Since the Plaintiffs/Applicants have failed to prove the first ground in the grounds set down in the celebrated case of Giella versus Cassman Brown, this Honourable Court need not venture into the other grounds. This position was upheld in the Court of Appeal case of Kenya Commercial Finance Co. Ltd versus Afraha Education Society (2001) 1 EA 86as follows:
“The sequence of granting an interlocutory injunction is firstly that an applicant must show a prima facie case with a probability of success if this discretionary remedy will inure in his favour. Secondly, that such an injunction will not normally be granted unless the applicant might otherwise suffer irreparable injury: and thirdly where the court is in doubt it will decide the application on a balance of convenience. See Giella vs. Cassman Brown and Co. Ltd 1973 EA at page 360 Letter E. These conditions are sequential so that the second condition can only be addressed if the first one is satisfied and when the court is in doubt then the third condition can be addressed.”

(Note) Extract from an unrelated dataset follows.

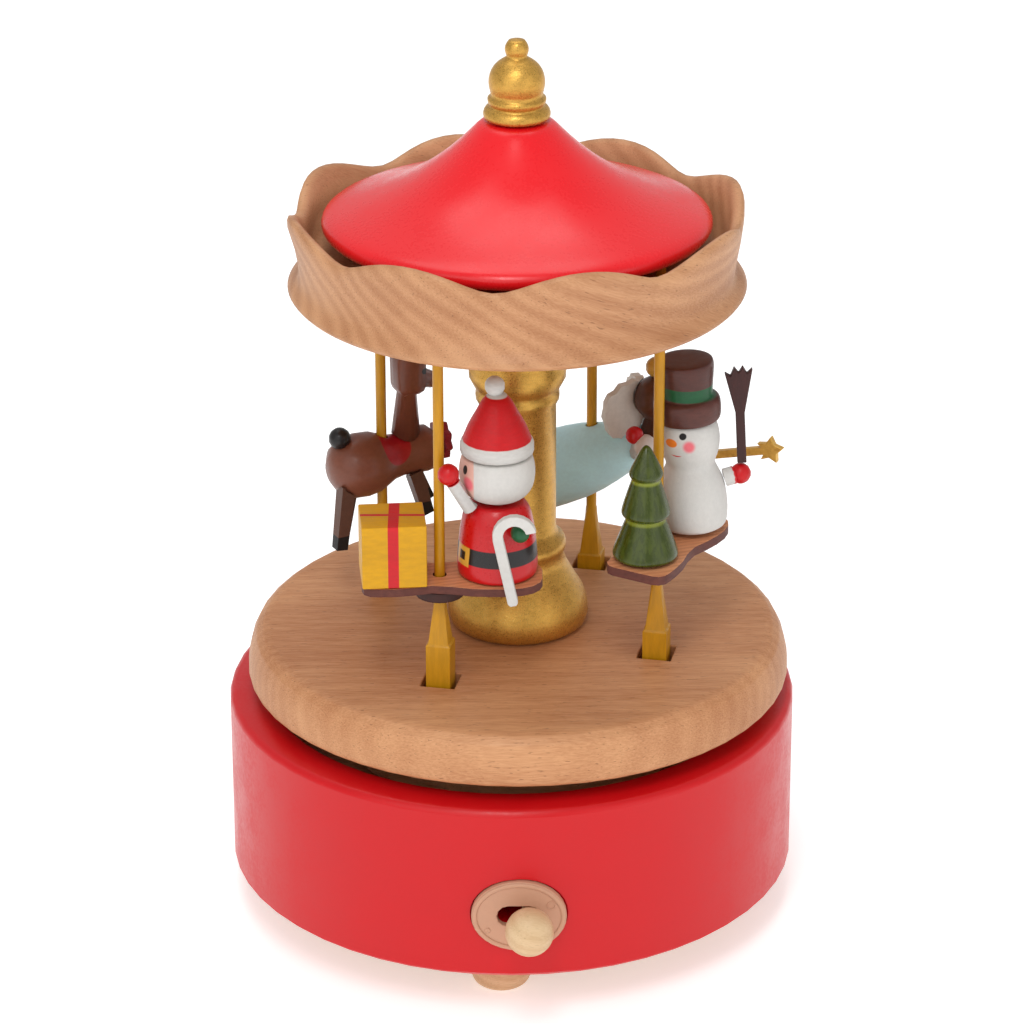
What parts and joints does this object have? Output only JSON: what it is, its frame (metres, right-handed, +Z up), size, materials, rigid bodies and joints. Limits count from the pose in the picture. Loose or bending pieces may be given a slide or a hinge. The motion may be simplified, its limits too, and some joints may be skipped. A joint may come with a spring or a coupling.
{
  "type": "carousel music box",
  "caption": "Wind-up carousel music box: turned wooden drum, turning platform with column and scalloped canopy, and riders on poles that rise and fall on a wavy cam ring.",
  "frame": {"origin": "on the turning axis, on the plane the three feet stand on", "axes": "+Z up along the turning axis; -Y is the front, where the switch is; +X is to the right when seen from the front"},
  "size_m": [0.12, 0.1318, 0.1913],
  "materials": {
    "red_paint": "satin red lacquer over turned wood",
    "beech": "clear-oiled beech",
    "plywood": "raw plywood",
    "gold_paint": "metallic gold paint over turned wood",
    "yellow_paint": "ochre yellow paint over wood",
    "white_paint": "white paint over wood",
    "brown_paint": "matt brown paint over wood",
    "dark_brown": "dark brown stained wood",
    "blue_paint": "pale blue paint over wood",
    "green_stain": "glossy green stain over wood",
    "green_paint": "green paint over wood",
    "black_paint": "black paint over wood",
    "dark_red": "dark red paint over wood",
    "beige_plastic": "beige moulded plastic",
    "steel": "brushed",
    "brass": "satin"
  },
  "bodies": {
    "base": {"base_drum": "red_paint", "deck_plate": "plywood", "bottom_cover": "plywood", "foot_1": "beech", "foot_2": "beech", "foot_3": "beech", "cam_ring": "beech", "switch_plate": "beige_plastic", "movement_frame": "steel", "music_comb": "steel"},
    "switch": {"switch_knob": "beech", "stop_lever": "steel"},
    "key": {"winding_key": "brass"},
    "cylinder": {"tune_cylinder": "brass"},
    "governor": {"governor_fan": "brass"},
    "carousel": {"platform_disc": "beech", "drive_hub": "beech", "centre_rod": "steel", "spring_barrel": "brass", "column": "gold_paint", "canopy_band": "beech", "canopy_roof": "red_paint", "finial": "gold_paint"},
    "rider_1": {"pole_1": "yellow_paint", "board_1": "brown_paint", "collar_1": "dark_brown", "gift_box": "yellow_paint", "santa_body": "red_paint", "santa_head": "white_paint", "santa_hat": "red_paint", "santa_arm": "white_paint", "santa_mitten": "green_paint", "candy_cane": "white_paint"},
    "rider_2": {"pole_2": "yellow_paint", "board_2": "brown_paint", "collar_2": "dark_brown", "tree": "green_stain", "snowman_body": "white_paint", "snowman_hat": "brown_paint", "snowman_arm": "white_paint", "broom": "dark_brown"},
    "rider_3": {"pole_3": "yellow_paint", "angel_robe": "blue_paint", "angel_head": "brown_paint", "angel_wings": "white_paint", "angel_sleeve": "white_paint", "angel_arm": "white_paint", "wand": "gold_paint"},
    "rider_4": {"pole_4": "yellow_paint", "deer_body": "brown_paint", "deer_head": "brown_paint", "deer_antlers": "dark_brown", "deer_tail": "black_paint", "deer_leg_1": "brown_paint", "deer_leg_2": "brown_paint", "deer_leg_3": "brown_paint", "deer_leg_4": "brown_paint", "deer_bow": "dark_red"}
  },
  "joints": [
    {"name": "carousel_spin", "type": "hinge", "parent": "base", "child": "carousel", "pos_m": [0, 0, 0.05], "axis": [0, 0, 1], "continuous": true},
    {"name": "pole_1_lift", "type": "slide", "parent": "carousel", "child": "rider_1", "axis": [0, 0, 1], "range_m": [-0.006, 0]},
    {"name": "pole_2_lift", "type": "slide", "parent": "carousel", "child": "rider_2", "axis": [0, 0, 1], "range_m": [-0.003, 0.003]},
    {"name": "pole_3_lift", "type": "slide", "parent": "carousel", "child": "rider_3", "axis": [0, 0, 1], "range_m": [0, 0.006]},
    {"name": "pole_4_lift", "type": "slide", "parent": "carousel", "child": "rider_4", "axis": [0, 0, 1], "range_m": [-0.003, 0.003]},
    {"name": "cylinder_spin", "type": "hinge", "parent": "base", "child": "cylinder", "pos_m": [0, 0.022, 0.0215], "axis": [1, 0, 0], "continuous": true},
    {"name": "governor_spin", "type": "hinge", "parent": "base", "child": "governor", "pos_m": [-0.0088, -0.0245, 0.02], "axis": [0, 0, 1], "continuous": true},
    {"name": "key_wind", "type": "hinge", "parent": "base", "child": "key", "pos_m": [0, 0, 0.005], "axis": [0, 0, 1], "continuous": true},
    {"name": "switch_slide", "type": "slide", "parent": "base", "child": "switch", "axis": [1, 0, 0], "range_m": [-0.0042, 0]}
  ],
  "couplings": [
    {"joint": "cylinder_spin", "follows": "carousel_spin", "ratio": 1},
    {"joint": "governor_spin", "follows": "carousel_spin", "ratio": -10}
  ]
}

Also, in the case of Nguruman Ltd versus Jan Bonde Nielsen (2014) eKLR, the Court of Appeal had this to say:
“If prima facie case is not established, then irreparable injury and balance of convenience need no consideration.”
In light of the foregoing, I hereby dismiss this Application. Costs shall be in the cause.
DELIVERED, DATED AND SIGNED AT NAIROBI THIS 1ST DAY OF SEPTEMBER 2017.